* **Given problem**
Below you will find a set of lines. Repeat them all exactly.

* **Dataset content**
◆ ◆ ◆ ◆

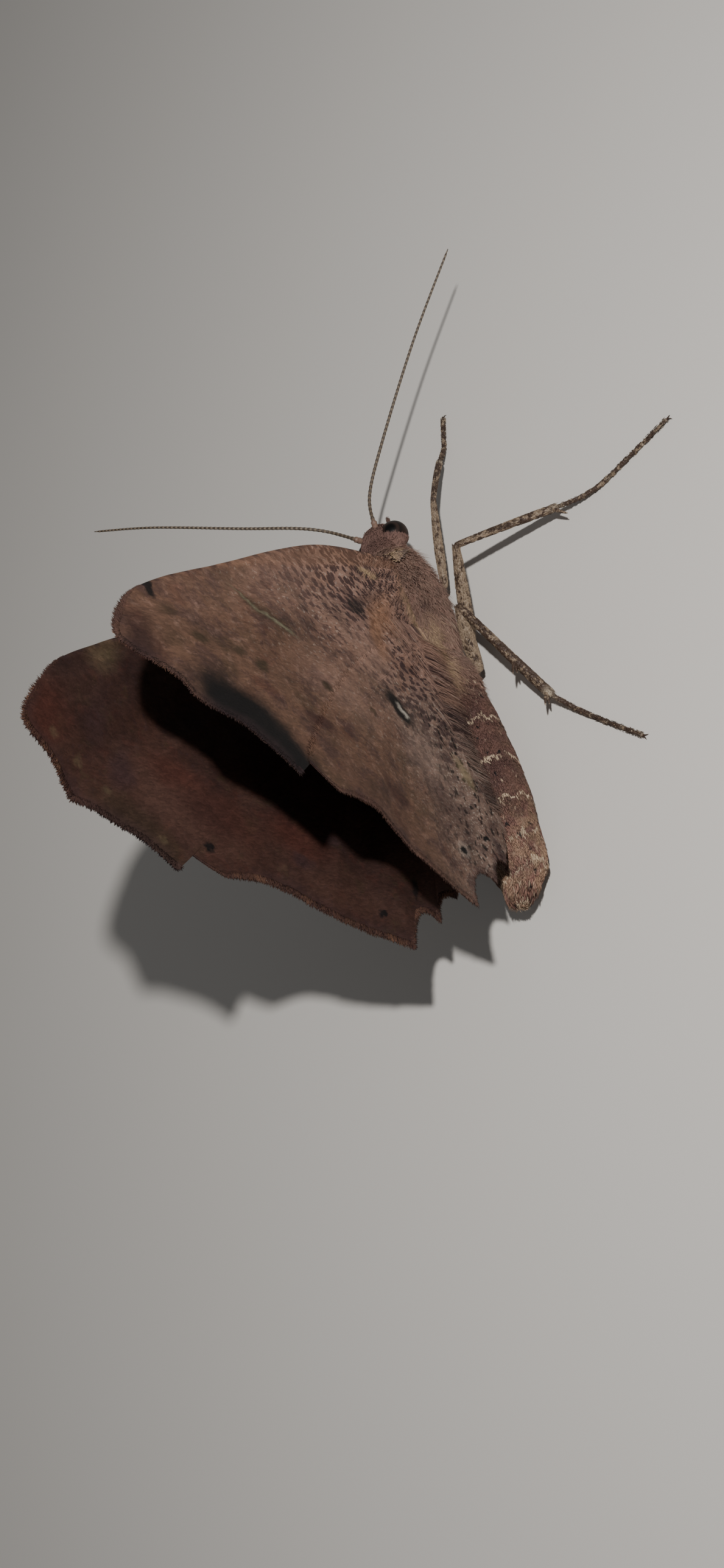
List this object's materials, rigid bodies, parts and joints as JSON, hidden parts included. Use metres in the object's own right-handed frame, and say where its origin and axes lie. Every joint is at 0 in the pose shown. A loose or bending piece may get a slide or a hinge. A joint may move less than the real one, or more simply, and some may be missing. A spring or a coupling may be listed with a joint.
{
  "type": "geometrid moth with raised wings",
  "caption": "Still life-size model of a thorn-like geometrid moth at rest, wings raised over its back, standing on its feet.",
  "frame": {"origin": "middle of the moth's box on the plane of its soles", "axes": "+X the moth's left, +Y towards its tail, +Z its back, away from the surface it stands on"},
  "size_m": [0.0284, 0.03, 0.025],
  "materials": {
    "fur": "matte, furry",
    "abdomen_scales": "matte, scaly",
    "wing_membrane": "matte, scaly",
    "leg_scales": "satin",
    "feeler": "satin",
    "eye": "gloss"
  },
  "bodies": {
    "root": {"head": "fur", "thorax": "fur", "abdomen_front": "abdomen_scales", "abdomen_rear": "abdomen_scales", "eye_right": "eye", "antenna_right": "feeler", "palp_right": "fur", "forewing_right": "wing_membrane", "hindwing_right": "wing_membrane", "foreleg_right_femur": "leg_scales", "foreleg_right_tibia": "leg_scales", "foreleg_right_tarsus": "leg_scales", "midleg_right_femur": "leg_scales", "midleg_right_tibia": "leg_scales", "midleg_right_tarsus": "leg_scales", "hindleg_right_femur": "leg_scales", "hindleg_right_tibia": "leg_scales", "hindleg_right_tarsus": "leg_scales", "eye_left": "eye", "antenna_left": "feeler", "palp_left": "fur", "forewing_left": "wing_membrane", "hindwing_left": "wing_membrane", "foreleg_left_femur": "leg_scales", "foreleg_left_tibia": "leg_scales", "foreleg_left_tarsus": "leg_scales", "midleg_left_femur": "leg_scales", "midleg_left_tibia": "leg_scales", "midleg_left_tarsus": "leg_scales", "hindleg_left_femur": "leg_scales", "hindleg_left_tibia": "leg_scales", "hindleg_left_tarsus": "leg_scales"}
  },
  "joints": []
}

◆ ◆ ◆ ◆

* **Response to this task**
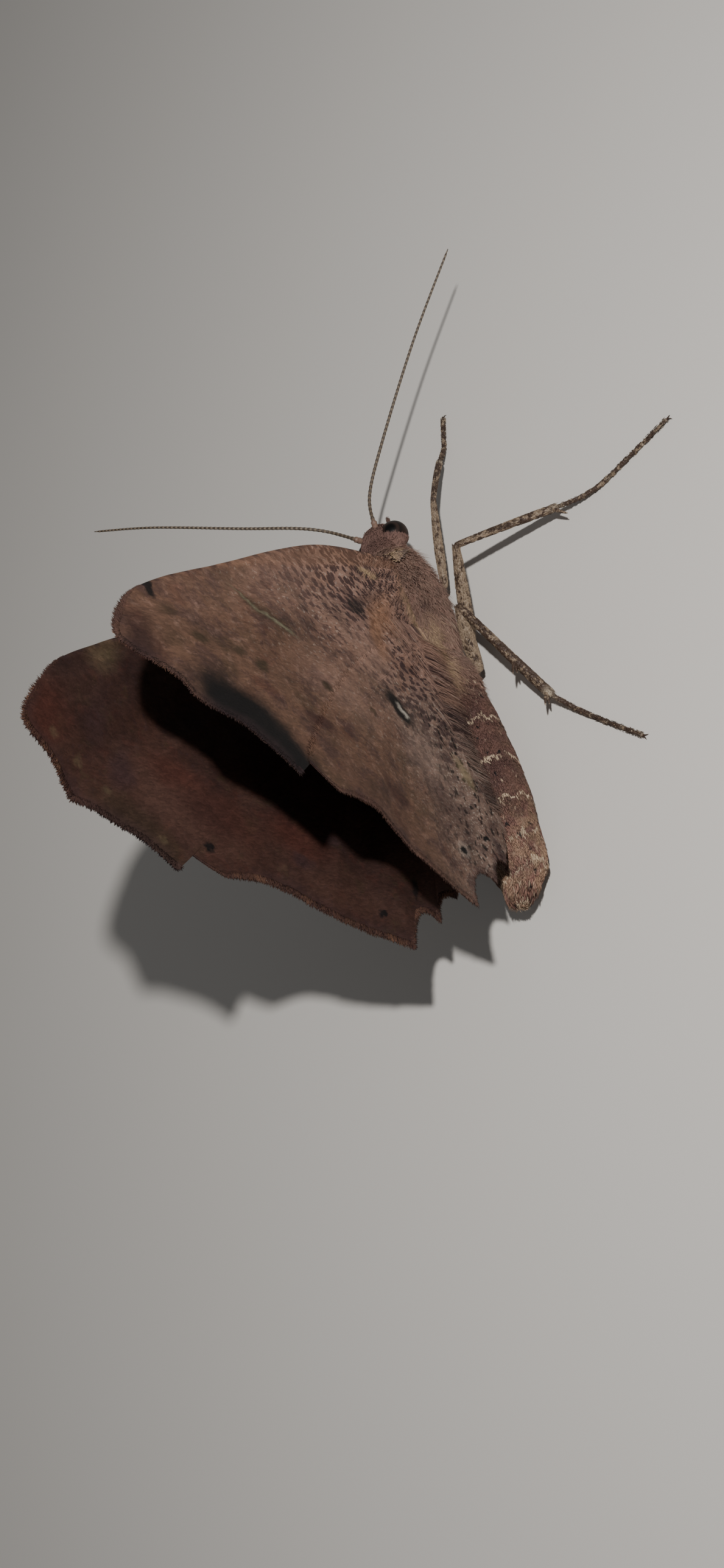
List this object's materials, rigid bodies, parts and joints as JSON, hidden parts included. Use metres in the object's own right-handed frame, and say where its origin and axes lie. Every joint is at 0 in the pose shown. A loose or bending piece may get a slide or a hinge. A joint may move less than the real one, or more simply, and some may be missing. A spring or a coupling may be listed with a joint.
{
  "type": "geometrid moth with raised wings",
  "caption": "Still life-size model of a thorn-like geometrid moth at rest, wings raised over its back, standing on its feet.",
  "frame": {"origin": "middle of the moth's box on the plane of its soles", "axes": "+X the moth's left, +Y towards its tail, +Z its back, away from the surface it stands on"},
  "size_m": [0.0284, 0.03, 0.025],
  "materials": {
    "fur": "matte, furry",
    "abdomen_scales": "matte, scaly",
    "wing_membrane": "matte, scaly",
    "leg_scales": "satin",
    "feeler": "satin",
    "eye": "gloss"
  },
  "bodies": {
    "root": {"head": "fur", "thorax": "fur", "abdomen_front": "abdomen_scales", "abdomen_rear": "abdomen_scales", "eye_right": "eye", "antenna_right": "feeler", "palp_right": "fur", "forewing_right": "wing_membrane", "hindwing_right": "wing_membrane", "foreleg_right_femur": "leg_scales", "foreleg_right_tibia": "leg_scales", "foreleg_right_tarsus": "leg_scales", "midleg_right_femur": "leg_scales", "midleg_right_tibia": "leg_scales", "midleg_right_tarsus": "leg_scales", "hindleg_right_femur": "leg_scales", "hindleg_right_tibia": "leg_scales", "hindleg_right_tarsus": "leg_scales", "eye_left": "eye", "antenna_left": "feeler", "palp_left": "fur", "forewing_left": "wing_membrane", "hindwing_left": "wing_membrane", "foreleg_left_femur": "leg_scales", "foreleg_left_tibia": "leg_scales", "foreleg_left_tarsus": "leg_scales", "midleg_left_femur": "leg_scales", "midleg_left_tibia": "leg_scales", "midleg_left_tarsus": "leg_scales", "hindleg_left_femur": "leg_scales", "hindleg_left_tibia": "leg_scales", "hindleg_left_tarsus": "leg_scales"}
  },
  "joints": []
}